The Officer went on to speculate that:
the applicant’s family must know of his situation in Canada, and he even states he has approached his family for help in assisting with his return to India stating that his “sister and aunt in India have been compliant in providing information to the Indian police.” It is reasonable to conclude that his family members although distant are still assisting the applicant with his endeavours.
While conceding that Mr. D’Souza stated in sworn evidence placed before the Officer that he was not close with any of his siblings, the Officer speculated that the Applicant “must be in frequent communication with [his family].”
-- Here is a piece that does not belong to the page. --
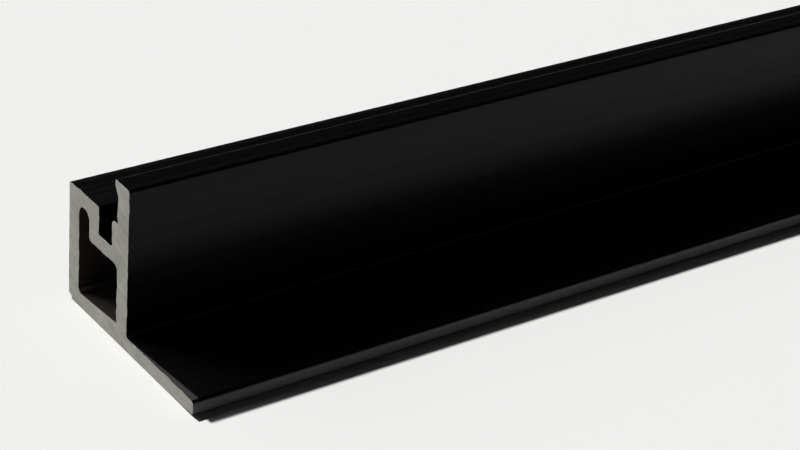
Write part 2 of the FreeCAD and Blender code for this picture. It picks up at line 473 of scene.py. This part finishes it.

[18] These speculative statements, including assuming his family will be able to assist him, fly in the face of the Applicant’s affidavit. Speculating that his family in India would assist him financially, and placing significant weight on his family ties in India despite his direct evidence to the contrary, are other examples of unjustified reasoning, demonstrating a failure to have regard to the evidence filed (Singh v Canada (Citizenship and Immigration), 2023 FC 1554 at para 36). This evidence was a central part of the personal hardship in returning to India after so many years away. The Officer’s reasons failed to take a contextual approach to the case presented (Rubio v Canada (Citizenship and Immigration), 2025 FC 609 at paras 13–14).
[19] Finally, I note that the outcome was not intelligible because it failed to demonstrate rationality in the reasoning process as to what lead to the negative decision (Vavilov at para 101). Indeed, there were no negative findings on establishment: the Officer placed positive weight on Mr. D’Souza’s work and financial establishment, “little weight”
on his relationships, and neutral weight to time alone in Canada. On hardship, the Officer considered (though without properly grappling with the evidence, as explained above) that Mr. D’Souza would not face hardship in India, and thus I infer that neutral weight was given to this factor. In arriving to an overall negative decision, the Officer provided no explanation as to how an apparent finding that there was no hardship in returning, outweighed the many years of establishment in Canada, which in sum appeared to have positive weight. Overall, the lack of justification and intelligibility does not bear the hallmarks of a rational reasoning (Vavilov at para 101). It simply does not “add up.”
III. Conclusion
[20] For the reasons above, this application for judicial review is granted. The matter will be sent back for redetermination by a different officer.